Acts 2003, 78th Leg., ch. 182, Sec. 1, eff. Jan. 1, 2006.
SUBCHAPTER C. PARTNERSHIP TRANSACTIONS AND RELATIONSHIPS
Sec. 154.201. BUSINESS TRANSACTIONS BETWEEN PARTNER AND
PARTNERSHIP. Except as otherwise provided by the partnership
agreement, a partner may lend money to and transact other
business with the partnership. Subject to other applicable law, a
partner has the same rights and obligations with respect to those
matters as a person who is not a partner.
Acts 2003, 78th Leg., ch. 182, Sec. 1, eff. Jan. 1, 2006.

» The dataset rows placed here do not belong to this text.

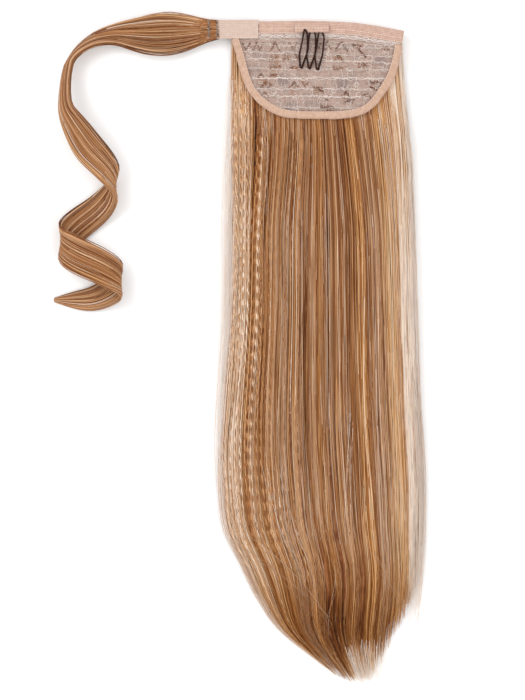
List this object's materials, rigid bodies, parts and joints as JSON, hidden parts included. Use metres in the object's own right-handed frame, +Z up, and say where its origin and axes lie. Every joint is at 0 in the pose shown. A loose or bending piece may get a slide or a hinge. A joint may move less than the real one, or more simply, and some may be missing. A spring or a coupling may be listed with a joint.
{
  "type": "ponytail hairpiece",
  "caption": "Long straight wrap-around ponytail hairpiece with a netted D-shaped base, wire comb, hook tape tab and a curled wrap strand, lying flat.",
  "frame": {"origin": "middle of the underside of the whole hairpiece as it lies, on the surface it rests on", "axes": "+Y from the tips of the hair to the base's straight edge, +Z up from the surface, out of the inner side of the base, +X to the right with the wrap strand on the left"},
  "size_m": [0.2782, 0.5096, 0.0255],
  "materials": {
    "hair": "straight mixed brown and blonde hair fibre",
    "strand": "combed mixed brown and blonde hair fibre",
    "net": "fine lace net",
    "binding": "matt woven bias tape",
    "band": "matt ribbed tape",
    "patch": "matt woven tape",
    "hook": "fine hook tape",
    "weft": "sewn rows of hair",
    "wire": "dark brown coated wire"
  },
  "bodies": {
    "root": {"hair_ponytail": "hair", "base_net": "net", "edge_binding": "binding", "top_band": "band", "hook_tape": "hook", "comb_patch": "patch", "wire_comb": "wire", "weft_track_1": "weft", "weft_track_2": "weft", "weft_track_3": "weft", "weft_track_4": "weft", "weft_track_5": "weft", "weft_track_6": "weft", "wrap_strand": "strand"}
  },
  "joints": []
}
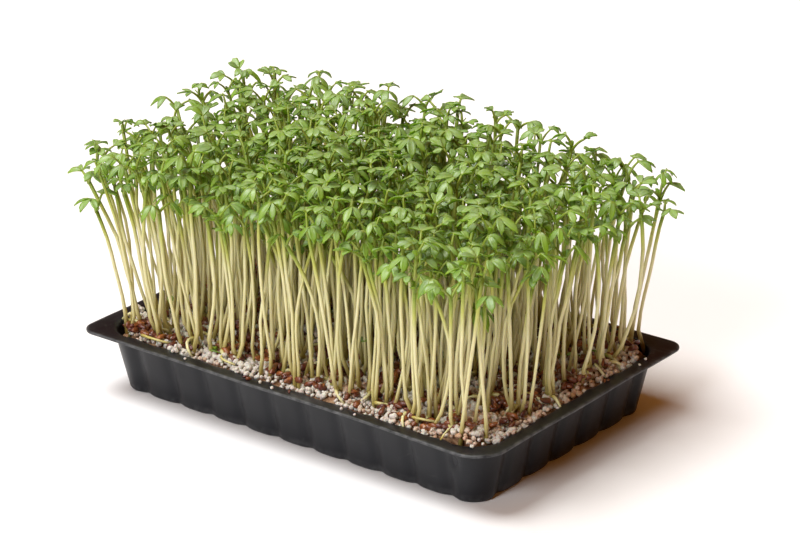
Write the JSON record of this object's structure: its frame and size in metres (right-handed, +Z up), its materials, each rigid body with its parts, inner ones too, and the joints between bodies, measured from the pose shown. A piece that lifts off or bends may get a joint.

Sec. 154.202. EFFECT OF PARTNER CHANGE ON RELATIONSHIP BETWEEN
PARTNERSHIP AND CREDITORS. The relationships between a
partnership and its creditors are not affected by the:
(1) withdrawal of a partner; or
(2) addition of a new partner.
Acts 2003, 78th Leg., ch. 182, Sec. 1, eff. Jan. 1, 2006.
Sec. 154.203. DISTRIBUTIONS IN KIND. (a) Except as provided by
the partnership agreement, a partner, regardless of the nature of
the partner's contribution, is not entitled to demand or receive
from a partnership a distribution in any form other than cash.
(b) Except as provided by the partnership agreement, a partner
may not be compelled to accept a disproportionate distribution of
an asset in kind from a partnership to the extent that the
percentage portion of assets distributed to the partner exceeds
the percentage of those assets that equals the percentage in
which the partner shares in distributions from the partnership.
Acts 2003, 78th Leg., ch. 182, Sec. 1, eff. Jan. 1, 2006.